━━ STORED RECORDS ━━

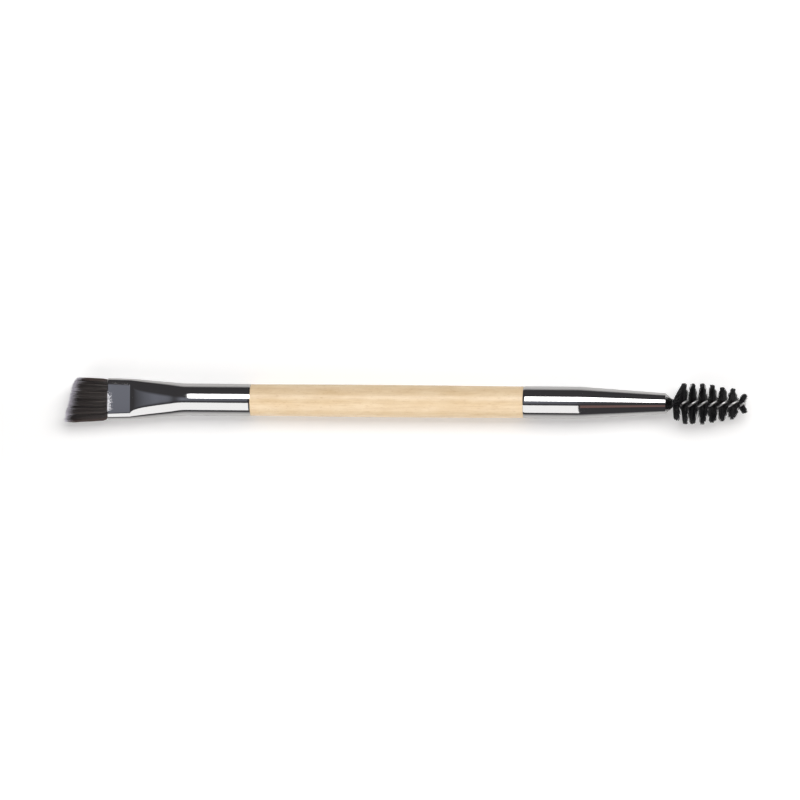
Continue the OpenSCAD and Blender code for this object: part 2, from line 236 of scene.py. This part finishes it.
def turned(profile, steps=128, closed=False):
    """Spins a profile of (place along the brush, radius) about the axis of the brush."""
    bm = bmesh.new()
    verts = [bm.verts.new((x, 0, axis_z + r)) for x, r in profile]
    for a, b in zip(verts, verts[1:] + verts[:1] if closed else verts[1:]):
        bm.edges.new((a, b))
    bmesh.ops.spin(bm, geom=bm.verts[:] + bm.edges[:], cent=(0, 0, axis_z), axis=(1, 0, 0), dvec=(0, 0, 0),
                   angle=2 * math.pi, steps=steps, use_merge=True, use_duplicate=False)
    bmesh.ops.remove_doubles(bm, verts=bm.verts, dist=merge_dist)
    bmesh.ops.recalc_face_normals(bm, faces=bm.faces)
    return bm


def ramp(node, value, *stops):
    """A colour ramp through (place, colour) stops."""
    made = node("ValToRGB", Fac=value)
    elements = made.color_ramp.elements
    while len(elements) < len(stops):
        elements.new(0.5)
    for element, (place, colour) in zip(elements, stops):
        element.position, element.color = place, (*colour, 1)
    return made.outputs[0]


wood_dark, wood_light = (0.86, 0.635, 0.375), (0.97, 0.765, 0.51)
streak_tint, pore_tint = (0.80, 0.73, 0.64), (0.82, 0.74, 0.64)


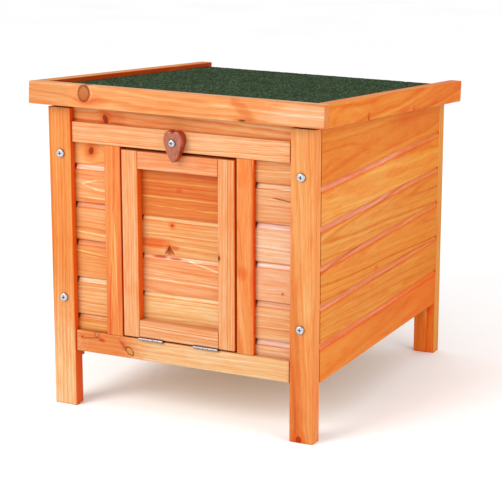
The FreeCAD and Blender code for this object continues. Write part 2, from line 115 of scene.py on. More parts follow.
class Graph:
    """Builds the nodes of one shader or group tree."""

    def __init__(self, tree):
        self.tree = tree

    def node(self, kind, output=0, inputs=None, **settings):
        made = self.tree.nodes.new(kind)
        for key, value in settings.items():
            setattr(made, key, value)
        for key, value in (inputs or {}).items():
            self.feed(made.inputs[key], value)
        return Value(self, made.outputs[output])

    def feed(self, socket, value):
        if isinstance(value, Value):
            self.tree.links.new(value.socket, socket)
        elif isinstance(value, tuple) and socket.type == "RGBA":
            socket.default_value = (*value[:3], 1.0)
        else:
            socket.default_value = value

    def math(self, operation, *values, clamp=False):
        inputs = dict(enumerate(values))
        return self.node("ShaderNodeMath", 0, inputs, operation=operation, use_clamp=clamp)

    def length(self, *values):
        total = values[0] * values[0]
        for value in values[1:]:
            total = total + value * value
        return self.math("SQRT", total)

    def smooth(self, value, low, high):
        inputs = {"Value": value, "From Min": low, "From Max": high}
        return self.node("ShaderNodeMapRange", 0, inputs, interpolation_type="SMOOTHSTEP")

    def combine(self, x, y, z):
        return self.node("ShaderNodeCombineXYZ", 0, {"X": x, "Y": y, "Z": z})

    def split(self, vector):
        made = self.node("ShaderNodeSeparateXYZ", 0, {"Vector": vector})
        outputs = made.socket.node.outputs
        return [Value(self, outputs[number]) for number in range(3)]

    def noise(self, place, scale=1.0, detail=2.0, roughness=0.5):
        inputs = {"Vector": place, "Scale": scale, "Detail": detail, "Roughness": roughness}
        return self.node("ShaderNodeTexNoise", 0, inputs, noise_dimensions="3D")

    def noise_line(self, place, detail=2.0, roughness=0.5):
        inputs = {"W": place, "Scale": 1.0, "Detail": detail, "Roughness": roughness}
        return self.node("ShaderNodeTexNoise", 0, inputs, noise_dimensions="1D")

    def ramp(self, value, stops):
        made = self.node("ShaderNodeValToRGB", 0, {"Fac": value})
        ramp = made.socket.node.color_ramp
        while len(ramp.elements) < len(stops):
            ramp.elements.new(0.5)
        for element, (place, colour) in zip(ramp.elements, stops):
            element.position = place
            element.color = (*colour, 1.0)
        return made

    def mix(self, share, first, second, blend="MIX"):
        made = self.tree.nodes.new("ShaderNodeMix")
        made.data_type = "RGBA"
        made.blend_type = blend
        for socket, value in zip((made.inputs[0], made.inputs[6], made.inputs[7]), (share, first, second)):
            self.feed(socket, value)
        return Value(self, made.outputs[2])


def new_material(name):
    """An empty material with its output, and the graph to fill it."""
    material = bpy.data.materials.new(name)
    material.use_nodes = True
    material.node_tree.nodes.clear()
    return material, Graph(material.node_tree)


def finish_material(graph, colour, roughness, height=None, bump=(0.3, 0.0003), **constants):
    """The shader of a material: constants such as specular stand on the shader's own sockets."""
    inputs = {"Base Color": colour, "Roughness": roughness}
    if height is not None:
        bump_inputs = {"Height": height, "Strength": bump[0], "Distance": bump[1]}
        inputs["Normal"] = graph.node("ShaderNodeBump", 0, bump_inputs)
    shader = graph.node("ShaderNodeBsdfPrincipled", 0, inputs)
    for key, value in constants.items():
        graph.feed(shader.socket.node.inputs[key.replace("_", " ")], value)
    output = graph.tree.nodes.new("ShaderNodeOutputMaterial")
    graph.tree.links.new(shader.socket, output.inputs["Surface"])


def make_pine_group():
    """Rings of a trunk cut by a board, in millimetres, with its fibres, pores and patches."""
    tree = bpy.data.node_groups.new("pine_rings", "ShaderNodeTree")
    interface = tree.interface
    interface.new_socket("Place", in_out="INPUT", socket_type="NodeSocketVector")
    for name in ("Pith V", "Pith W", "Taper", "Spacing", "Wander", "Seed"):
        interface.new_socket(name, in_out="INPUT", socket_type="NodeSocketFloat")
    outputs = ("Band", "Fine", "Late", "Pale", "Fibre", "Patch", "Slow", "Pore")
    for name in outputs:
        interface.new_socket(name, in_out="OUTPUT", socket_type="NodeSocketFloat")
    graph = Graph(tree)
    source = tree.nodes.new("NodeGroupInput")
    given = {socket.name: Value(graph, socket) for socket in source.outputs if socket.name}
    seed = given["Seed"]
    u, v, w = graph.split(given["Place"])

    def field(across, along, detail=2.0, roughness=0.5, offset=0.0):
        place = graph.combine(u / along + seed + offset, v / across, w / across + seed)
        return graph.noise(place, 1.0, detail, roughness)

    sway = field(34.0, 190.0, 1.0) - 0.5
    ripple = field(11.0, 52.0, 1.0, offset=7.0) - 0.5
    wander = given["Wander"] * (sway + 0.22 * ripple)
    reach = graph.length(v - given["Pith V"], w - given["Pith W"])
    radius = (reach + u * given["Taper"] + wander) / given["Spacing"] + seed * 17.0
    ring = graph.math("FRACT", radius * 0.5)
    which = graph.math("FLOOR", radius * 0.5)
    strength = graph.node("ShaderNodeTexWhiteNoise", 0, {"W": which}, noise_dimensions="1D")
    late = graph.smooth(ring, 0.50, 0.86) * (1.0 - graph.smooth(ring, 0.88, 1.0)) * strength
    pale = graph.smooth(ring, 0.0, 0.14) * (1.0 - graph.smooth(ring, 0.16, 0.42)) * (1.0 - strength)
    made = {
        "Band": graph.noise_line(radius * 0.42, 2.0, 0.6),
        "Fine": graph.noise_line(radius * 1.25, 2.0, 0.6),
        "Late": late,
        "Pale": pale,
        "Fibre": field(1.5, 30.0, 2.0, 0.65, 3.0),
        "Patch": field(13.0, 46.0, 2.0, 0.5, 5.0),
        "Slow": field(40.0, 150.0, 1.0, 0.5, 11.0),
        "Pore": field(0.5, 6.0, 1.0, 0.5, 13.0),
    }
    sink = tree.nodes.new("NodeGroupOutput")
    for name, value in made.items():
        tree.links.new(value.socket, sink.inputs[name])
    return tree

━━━

§ **TASK GOAL**
Reproduce exactly, and only, the lines from the start of the entries through the one that contains "return Value(self, made.outputs[output])".

§ **REPLY**
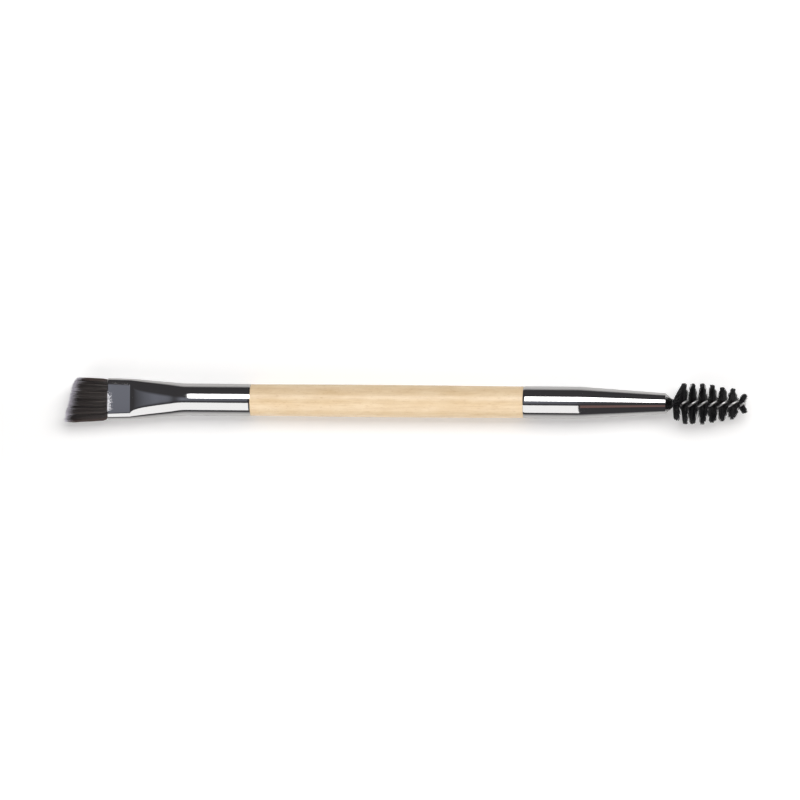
Continue the OpenSCAD and Blender code for this object: part 2, from line 236 of scene.py. This part finishes it.
def turned(profile, steps=128, closed=False):
    """Spins a profile of (place along the brush, radius) about the axis of the brush."""
    bm = bmesh.new()
    verts = [bm.verts.new((x, 0, axis_z + r)) for x, r in profile]
    for a, b in zip(verts, verts[1:] + verts[:1] if closed else verts[1:]):
        bm.edges.new((a, b))
    bmesh.ops.spin(bm, geom=bm.verts[:] + bm.edges[:], cent=(0, 0, axis_z), axis=(1, 0, 0), dvec=(0, 0, 0),
                   angle=2 * math.pi, steps=steps, use_merge=True, use_duplicate=False)
    bmesh.ops.remove_doubles(bm, verts=bm.verts, dist=merge_dist)
    bmesh.ops.recalc_face_normals(bm, faces=bm.faces)
    return bm


def ramp(node, value, *stops):
    """A colour ramp through (place, colour) stops."""
    made = node("ValToRGB", Fac=value)
    elements = made.color_ramp.elements
    while len(elements) < len(stops):
        elements.new(0.5)
    for element, (place, colour) in zip(elements, stops):
        element.position, element.color = place, (*colour, 1)
    return made.outputs[0]


wood_dark, wood_light = (0.86, 0.635, 0.375), (0.97, 0.765, 0.51)
streak_tint, pore_tint = (0.80, 0.73, 0.64), (0.82, 0.74, 0.64)


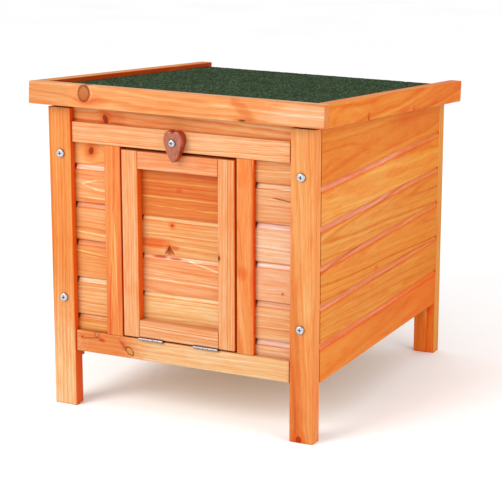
The FreeCAD and Blender code for this object continues. Write part 2, from line 115 of scene.py on. More parts follow.
class Graph:
    """Builds the nodes of one shader or group tree."""

    def __init__(self, tree):
        self.tree = tree

    def node(self, kind, output=0, inputs=None, **settings):
        made = self.tree.nodes.new(kind)
        for key, value in settings.items():
            setattr(made, key, value)
        for key, value in (inputs or {}).items():
            self.feed(made.inputs[key], value)
        return Value(self, made.outputs[output])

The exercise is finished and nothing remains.